Tuesday, September 25, 2012

Tesla S 4-day test

Wired reports: [edited]

The quoted zero to 60 mph time of 4.4 seconds is almost irrelevant. It’s the point-and-squirt acceleration at nearly any speed that shocks and delights while devouring the road ahead. Nail the throttle at 40 mph and you’re up to 60, then 70 then 90 in less time than it takes to read this sentence. I don’t care how fast you read.

That level of performance wouldn’t be uncharacteristic for something twice as costly, with half as many doors and weighing far less than the Telsa’s claimed curb weight of over 4,600 pounds. It is — for all intents and purposes — pure energy being laid to the ground with a rapidity that’s more roller-coaster freefall than four-wheeled family transport. And it’s more exhilarating than anything I’ve driven out of Sant’Agata, Stuttgart or even Maranello.

More impressive than the sheer speed of a sedan this size is its level of grip and handling. This is largely attributable to the fact that the massive, four-inch-tall, 85-kWh battery pack is housed mere inches from the ground — it makes the Tesla not just a competent handler, but an architectural marvel that’s sure to cause furrowed brows and OCD-level head-scratching among German engineers.

If you’re looking for on-road presence, the Model S has it in spades, particularly here in the Bay Area, where a Tesla draws a crowd like someone waving an iPhone 5 outside an Apple Store on launch day. The exterior is elegant, demure and aggressive all at once.

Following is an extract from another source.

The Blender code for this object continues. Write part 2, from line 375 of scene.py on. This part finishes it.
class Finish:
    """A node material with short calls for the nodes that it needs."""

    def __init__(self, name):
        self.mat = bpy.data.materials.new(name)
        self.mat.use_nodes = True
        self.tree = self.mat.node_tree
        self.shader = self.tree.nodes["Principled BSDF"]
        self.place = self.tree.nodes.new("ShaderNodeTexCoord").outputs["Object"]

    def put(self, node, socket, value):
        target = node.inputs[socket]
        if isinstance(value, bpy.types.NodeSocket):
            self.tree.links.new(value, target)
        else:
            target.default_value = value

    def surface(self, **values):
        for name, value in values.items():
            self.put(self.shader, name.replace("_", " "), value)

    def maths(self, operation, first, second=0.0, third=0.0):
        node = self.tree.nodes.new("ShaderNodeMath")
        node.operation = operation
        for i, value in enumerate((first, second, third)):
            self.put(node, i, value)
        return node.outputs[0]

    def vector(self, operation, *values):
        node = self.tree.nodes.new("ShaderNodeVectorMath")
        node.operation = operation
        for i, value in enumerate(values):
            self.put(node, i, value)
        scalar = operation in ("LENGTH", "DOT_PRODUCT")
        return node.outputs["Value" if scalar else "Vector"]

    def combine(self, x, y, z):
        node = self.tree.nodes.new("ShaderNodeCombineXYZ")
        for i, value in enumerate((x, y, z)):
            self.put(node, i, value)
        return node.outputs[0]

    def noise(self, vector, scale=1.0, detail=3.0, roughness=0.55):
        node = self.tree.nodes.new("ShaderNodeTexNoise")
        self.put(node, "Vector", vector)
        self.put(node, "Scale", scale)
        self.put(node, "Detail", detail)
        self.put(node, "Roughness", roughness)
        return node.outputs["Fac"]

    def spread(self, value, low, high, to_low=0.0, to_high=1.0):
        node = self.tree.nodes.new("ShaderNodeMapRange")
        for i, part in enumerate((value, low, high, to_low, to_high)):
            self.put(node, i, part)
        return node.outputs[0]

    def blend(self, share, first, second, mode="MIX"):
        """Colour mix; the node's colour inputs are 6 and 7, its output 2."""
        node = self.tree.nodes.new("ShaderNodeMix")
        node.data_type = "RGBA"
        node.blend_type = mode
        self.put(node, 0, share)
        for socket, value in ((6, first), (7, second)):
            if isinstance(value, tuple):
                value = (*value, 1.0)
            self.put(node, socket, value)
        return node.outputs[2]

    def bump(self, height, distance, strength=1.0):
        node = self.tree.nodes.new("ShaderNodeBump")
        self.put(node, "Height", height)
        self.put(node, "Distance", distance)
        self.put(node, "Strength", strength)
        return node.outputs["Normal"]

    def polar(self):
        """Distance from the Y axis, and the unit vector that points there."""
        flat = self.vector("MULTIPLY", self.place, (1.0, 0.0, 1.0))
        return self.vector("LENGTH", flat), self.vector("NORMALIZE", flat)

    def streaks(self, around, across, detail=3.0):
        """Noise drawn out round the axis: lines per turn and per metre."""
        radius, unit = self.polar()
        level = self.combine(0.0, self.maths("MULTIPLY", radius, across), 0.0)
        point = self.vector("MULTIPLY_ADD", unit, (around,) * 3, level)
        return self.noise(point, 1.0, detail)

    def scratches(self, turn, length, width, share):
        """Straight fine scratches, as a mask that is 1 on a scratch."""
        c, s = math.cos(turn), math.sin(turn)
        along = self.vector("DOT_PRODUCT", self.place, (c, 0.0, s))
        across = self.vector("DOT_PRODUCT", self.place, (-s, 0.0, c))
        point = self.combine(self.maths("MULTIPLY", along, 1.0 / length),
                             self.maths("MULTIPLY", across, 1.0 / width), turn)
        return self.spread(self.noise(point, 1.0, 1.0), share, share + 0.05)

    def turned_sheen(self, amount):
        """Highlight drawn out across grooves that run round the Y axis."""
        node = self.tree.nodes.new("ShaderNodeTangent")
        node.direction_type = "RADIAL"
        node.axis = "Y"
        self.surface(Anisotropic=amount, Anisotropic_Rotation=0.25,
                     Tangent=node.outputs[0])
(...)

The interior is more of a mixed bag. The cockpit is spartan, but fitting of the Tesla ethos, with supple, supportive seats, ample legroom fore and aft, and two trunks (over 30 cubic feet in total).

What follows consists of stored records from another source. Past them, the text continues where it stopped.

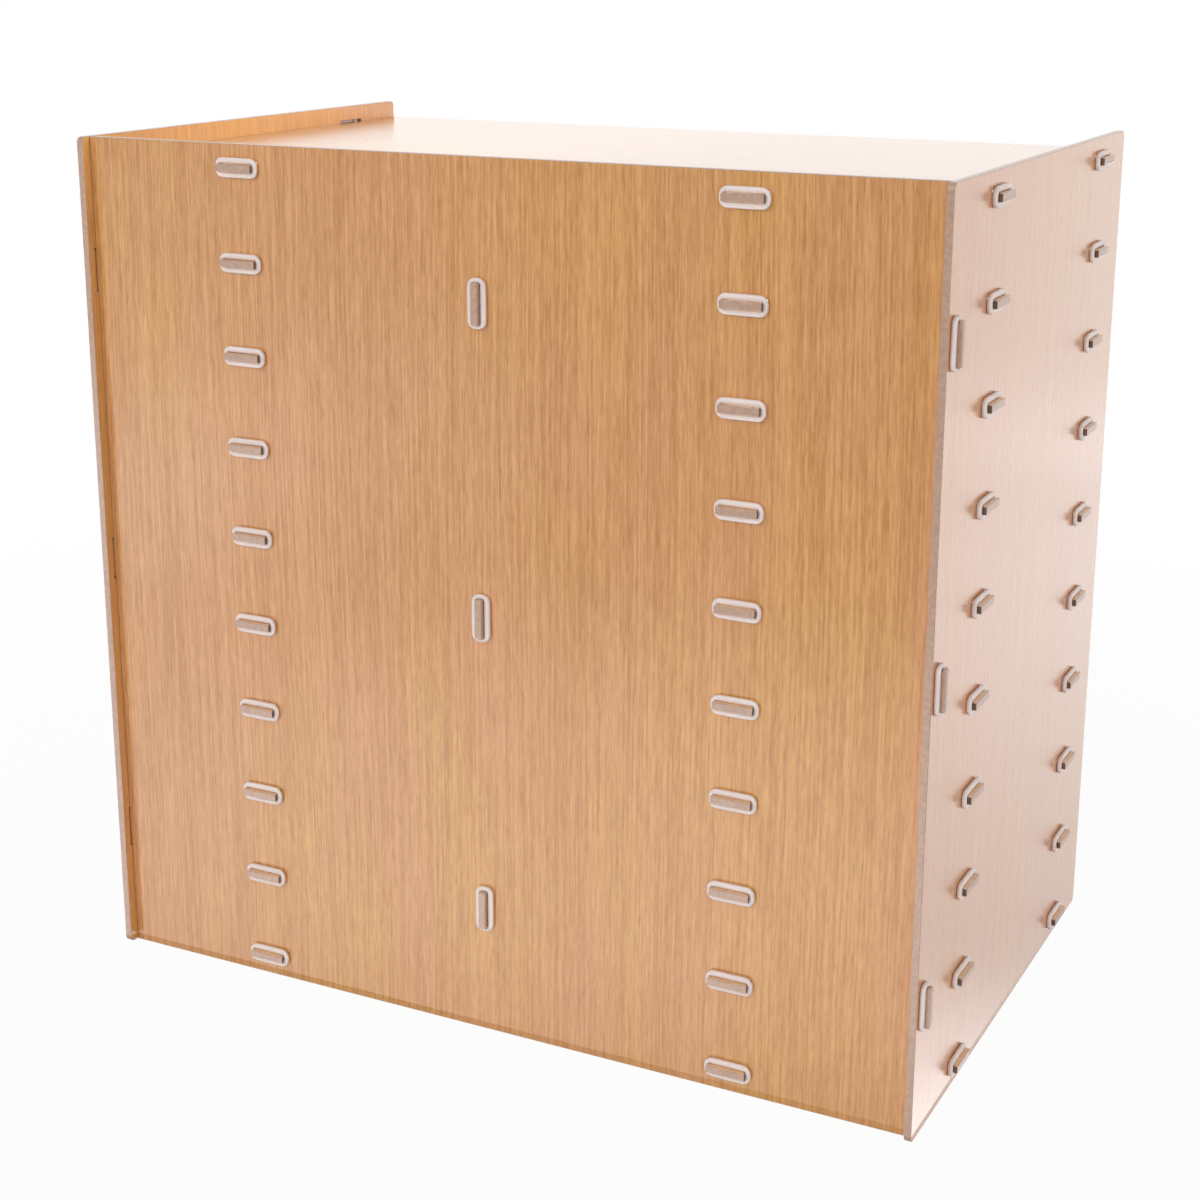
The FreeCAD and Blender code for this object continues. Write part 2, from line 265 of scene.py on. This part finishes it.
# The left panel takes the rosier ground, painted sheen.
for sheet, side, ground in ((41, "left", SHEEN_TINTED_GROUND), (67, "right", GOLDEN_GROUND)):
    foil = oak_foil(f"oak_foil_{side}_side", "Y", "Z", sheet, SIDE_CONTRAST, ground)
    place_board(f"{side}_side_panel", ACROSS_X, foil)

# The back panel
# One wide upright panel of the same board, with a slot for each board's tab. Its own three tabs on either
# side go through the side panels, and the foil faces of these tabs take the raw edge's colour: painted
# shade and painted reflection of the rings.
TAB_START = 0.00001
SHORT_SIDE_TURN = 0.6
back_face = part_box("back_panel")[1][1]
side_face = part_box("right_side_panel")[1][0]


def finish_tabs(board, painted_light_foil, scorched_and_shaded=None):
    """Gives the foil faces of the tabs outside the panels another material, painted light, and their short
    sides the dark one, painted shade, when it is given.
    """
    bm = bmesh.new()
    bm.from_mesh(board.data)
    for point, normal in (((0, back_face, 0), (0, 1, 0)), ((side_face, 0, 0), (1, 0, 0)),
                          ((-side_face, 0, 0), (1, 0, 0))):
        bmesh.ops.bisect_plane(bm, geom=bm.verts[:] + bm.edges[:] + bm.faces[:], plane_co=point,
                               plane_no=normal, dist=SAME_POINT)
    for face in bm.faces:
        middle = face.calc_center_median()
        over_back = middle.y > back_face + TAB_START
        over_side = abs(middle.x) > side_face + TAB_START
        short_side = ((over_back and abs(face.normal.x) > SHORT_SIDE_TURN)
                      or (over_side and abs(face.normal.y) > SHORT_SIDE_TURN))
        if (over_back or over_side) and face.material_index == FOIL:
            face.material_index = painted_light_foil
        elif short_side and scorched_and_shaded is not None:
            face.material_index = scorched_and_shaded
    bm.to_mesh(board.data)
    bm.free()


back_foil = oak_foil("oak_foil_back", "X", "Z", 5)
# Its tabs' foil faces take the raw edge's colour: painted shade and painted reflection of the rings.
finish_tabs(place_board("back_panel", ACROSS_Y, back_foil), CORE)

# The centre divider
# An upright board in the middle, halved into the shelves from the back.
# Three tabs on its rear edge go through the back panel.
divider_foil = oak_foil("oak_foil_divider", "Y", "Z", 93)
# The foil faces of its tabs outside the back panel take the raw edge's colour: painted shade and painted
# reflection of the rings.
finish_tabs(place_board("centre_divider", ACROSS_X, divider_foil), CORE)

# The level boards
# The bottom, eight shelves and the top lie one above the other with the grain from side to side.
# Each rests with its tabs in the slots of the back and side panels. The short sides of the tabs' heads are
# painted dark brown, painted shade beside the rings over the scorch of the cut, and the foil on the heads
# is painted paler and glossier, a painted highlight for the light and the rings' reflection.
SHELVES = 8
LEVEL_SHEET = 120
LEVEL_STEP = 13
LEVEL_CONTRAST = 0.45
SCORCHED_AND_SHADED, PAINTED_SHEEN = 2, 3
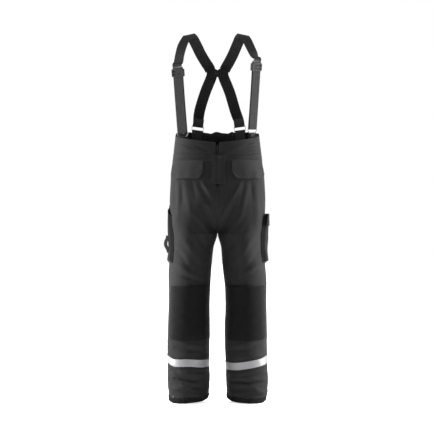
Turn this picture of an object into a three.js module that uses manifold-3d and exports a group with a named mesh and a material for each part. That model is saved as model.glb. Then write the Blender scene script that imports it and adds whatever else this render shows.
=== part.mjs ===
// Firefighter's bunker pants with webbing braces, as an assembly of sewn panels and fittings.
// Millimetres, +Z up, front faces -Y, the wearer's left is +X. Heights are measured up from the
// hem while building, and the whole group is then moved so that the shoulder rest is the origin.
import * as THREE from "three";
import { mergeVertices } from "three/addons/utils/BufferGeometryUtils.js";
import Module from "manifold-3d";

const wasm = await Module();
wasm.setup();

// ---- driving dimensions -------------------------------------------------------------------
const SHOULDER = 1690; // top of the braces above the hem
const CROTCH = 775; // where the two legs part
const HIP = 925; // above this height the trunk is one tube
const YOKE = 1105; // seam between the leg panels and the yokes
const FRONT_TOP = 1190; // front edge at the centre
const SIDE_TOP = 1226; // top edge at the side seams
const BACK_TOP = 1243; // gathered back edge
const CLOTH = 2.2; // shell with its moisture barrier
const SEAM = 0.2; // half the gap between neighbouring panels
const LAYER = 1.2; // gap between a layer and the one under it
const COLUMNS = 12; // facets across a quarter, shared by every layer so that they nest
const ZIP_HALF = 9; // half the zip opening between the front panels
const ZIP_BOTTOM = 1010;
const TAPE_WIDTH = 33; // reflective tape
const STRAP = 50; // brace webbing width
const WEB = 1.6; // brace webbing thickness
const BOX = 0.86; // below 1 it flattens the trunk's ellipse towards a rounded box
const HEM = 24; // bound band round each trouser end
const FLAP_OUT = 5; // how far a flap's outer face stands off the shell
const FLAP_IN = 2.8; // and its inner face

// Heights against half width, front depth and back depth of the trunk and of each leg.
const HALF_WIDTH = [[0, 224], [80, 229], [190, 231], [310, 229], [450, 225], [590, 223],
  [650, 218], [715, 214], [850, 216], [920, 219], [1060, 213], [1130, 204], [1218, 192], [1260, 190]];
const INSEAM = [[0, 42], [190, 36], [310, 34], [450, 36], [550, 34], [645, 25], [715, 17], [775, 0.5]];
const FRONT_DEPTH = [[0, 97], [190, 103], [430, 110], [645, 126], [850, 138], [990, 137], [1260, 121]];
const BACK_DEPTH = [[0, 99], [190, 104], [430, 108], [645, 140], [850, 160], [990, 156], [1260, 138]];

const left = 1;
const right = -1;
const front = -1;
const back = 1;
const SIDES = [["left", left], ["right", right]];

// ---- the body that the cloth follows --------------------------------------------------------
function along(table, z) {
  const last = table.length - 1;
  if (z <= table[0][0]) return table[0][1];
  for (let i = 0; i < last; i++) {
    const [z0, a] = table[i];
    const [z1, b] = table[i + 1];
    if (z <= z1) return a + ((b - a) * (z - z0)) / (z1 - z0);
  }
  return table[last][1];
}

// How far a section has turned from half a trunk (0) into a whole leg (1).
function legShare(z) {
  const s = THREE.MathUtils.clamp((z - CROTCH) / (HIP - CROTCH), 0, 1);
  return 1 - Math.pow(Math.sin((s * Math.PI) / 2), 0.75);
}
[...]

Can the Model S hit its EPA-certified 265-mile range? Based on my time behind the wheel, there’s no doubt. But if you want to satiate that atavistic thirst for pavement-pummeling torque on a regular basis, be prepared to top off the cells with frequency.

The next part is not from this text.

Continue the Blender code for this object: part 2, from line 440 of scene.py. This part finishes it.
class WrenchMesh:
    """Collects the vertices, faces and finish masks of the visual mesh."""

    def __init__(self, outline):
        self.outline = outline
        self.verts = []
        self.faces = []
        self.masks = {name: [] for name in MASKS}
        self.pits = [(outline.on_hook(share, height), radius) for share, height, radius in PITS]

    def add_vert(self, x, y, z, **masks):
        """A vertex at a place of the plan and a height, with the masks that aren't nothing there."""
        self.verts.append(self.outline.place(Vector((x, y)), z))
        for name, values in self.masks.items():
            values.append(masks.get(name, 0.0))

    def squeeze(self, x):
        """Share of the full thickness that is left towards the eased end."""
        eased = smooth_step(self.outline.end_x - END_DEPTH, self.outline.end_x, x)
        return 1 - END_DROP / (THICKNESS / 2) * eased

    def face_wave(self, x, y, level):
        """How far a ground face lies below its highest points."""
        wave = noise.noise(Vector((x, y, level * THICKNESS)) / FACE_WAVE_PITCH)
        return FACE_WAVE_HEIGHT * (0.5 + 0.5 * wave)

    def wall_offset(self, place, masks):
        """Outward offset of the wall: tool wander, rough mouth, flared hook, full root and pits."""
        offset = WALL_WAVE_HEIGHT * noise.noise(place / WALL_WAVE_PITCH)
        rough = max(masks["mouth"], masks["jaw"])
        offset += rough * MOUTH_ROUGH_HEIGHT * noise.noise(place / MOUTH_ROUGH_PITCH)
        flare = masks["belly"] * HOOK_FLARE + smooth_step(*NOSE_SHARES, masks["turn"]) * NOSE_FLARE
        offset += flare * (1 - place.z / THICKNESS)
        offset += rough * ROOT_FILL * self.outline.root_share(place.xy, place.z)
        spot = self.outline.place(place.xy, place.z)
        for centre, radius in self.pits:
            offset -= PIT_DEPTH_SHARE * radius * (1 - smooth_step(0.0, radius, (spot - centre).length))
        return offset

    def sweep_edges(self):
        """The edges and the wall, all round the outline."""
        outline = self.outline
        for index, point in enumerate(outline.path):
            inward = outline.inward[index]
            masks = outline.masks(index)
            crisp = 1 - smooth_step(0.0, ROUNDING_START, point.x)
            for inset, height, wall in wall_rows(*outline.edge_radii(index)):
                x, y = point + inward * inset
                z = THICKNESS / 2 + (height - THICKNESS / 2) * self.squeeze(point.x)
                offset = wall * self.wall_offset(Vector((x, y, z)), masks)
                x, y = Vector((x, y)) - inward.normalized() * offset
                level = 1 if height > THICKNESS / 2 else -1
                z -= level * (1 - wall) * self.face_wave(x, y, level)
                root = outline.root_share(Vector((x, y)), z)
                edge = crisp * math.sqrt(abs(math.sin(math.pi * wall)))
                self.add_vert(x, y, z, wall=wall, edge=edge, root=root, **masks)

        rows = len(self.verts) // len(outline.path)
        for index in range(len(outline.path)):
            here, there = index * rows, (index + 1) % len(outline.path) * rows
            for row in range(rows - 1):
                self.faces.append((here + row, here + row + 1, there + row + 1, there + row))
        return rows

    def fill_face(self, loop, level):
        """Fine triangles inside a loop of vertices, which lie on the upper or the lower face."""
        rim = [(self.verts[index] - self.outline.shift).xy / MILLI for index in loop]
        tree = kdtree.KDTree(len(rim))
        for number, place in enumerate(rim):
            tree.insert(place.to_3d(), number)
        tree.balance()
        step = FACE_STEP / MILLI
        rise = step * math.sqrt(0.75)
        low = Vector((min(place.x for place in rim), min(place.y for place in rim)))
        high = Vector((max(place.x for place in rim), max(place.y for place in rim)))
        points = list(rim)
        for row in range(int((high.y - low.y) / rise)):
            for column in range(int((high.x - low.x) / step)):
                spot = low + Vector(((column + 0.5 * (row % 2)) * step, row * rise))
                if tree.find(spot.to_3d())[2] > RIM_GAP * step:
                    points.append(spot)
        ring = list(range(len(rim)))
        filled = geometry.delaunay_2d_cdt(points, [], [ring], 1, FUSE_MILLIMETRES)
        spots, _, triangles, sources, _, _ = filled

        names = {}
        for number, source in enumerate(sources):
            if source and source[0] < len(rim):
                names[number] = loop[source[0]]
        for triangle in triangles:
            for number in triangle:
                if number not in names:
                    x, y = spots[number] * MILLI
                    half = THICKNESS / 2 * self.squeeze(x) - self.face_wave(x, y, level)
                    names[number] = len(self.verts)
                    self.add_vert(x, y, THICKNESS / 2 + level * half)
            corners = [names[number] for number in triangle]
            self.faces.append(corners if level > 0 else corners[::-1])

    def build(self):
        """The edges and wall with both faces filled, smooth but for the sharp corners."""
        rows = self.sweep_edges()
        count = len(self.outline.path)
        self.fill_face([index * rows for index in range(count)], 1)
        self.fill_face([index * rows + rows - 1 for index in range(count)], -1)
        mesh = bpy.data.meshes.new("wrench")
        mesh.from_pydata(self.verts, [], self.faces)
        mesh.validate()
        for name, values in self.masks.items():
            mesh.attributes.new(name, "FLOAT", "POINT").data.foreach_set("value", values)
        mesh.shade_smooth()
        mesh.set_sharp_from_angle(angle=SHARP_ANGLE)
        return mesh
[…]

Tesla hasn’t just created a fully functional EV. It’s made a vehicle that’s both incredibly engaging and fully practical. As with any car, compromises were made, but as a whole, the Model S feels and drives like the future. It’s a rolling testament to the potential of automotive innovation, and a massive leap forward for an industry struggling to stake a claim in the 21st century.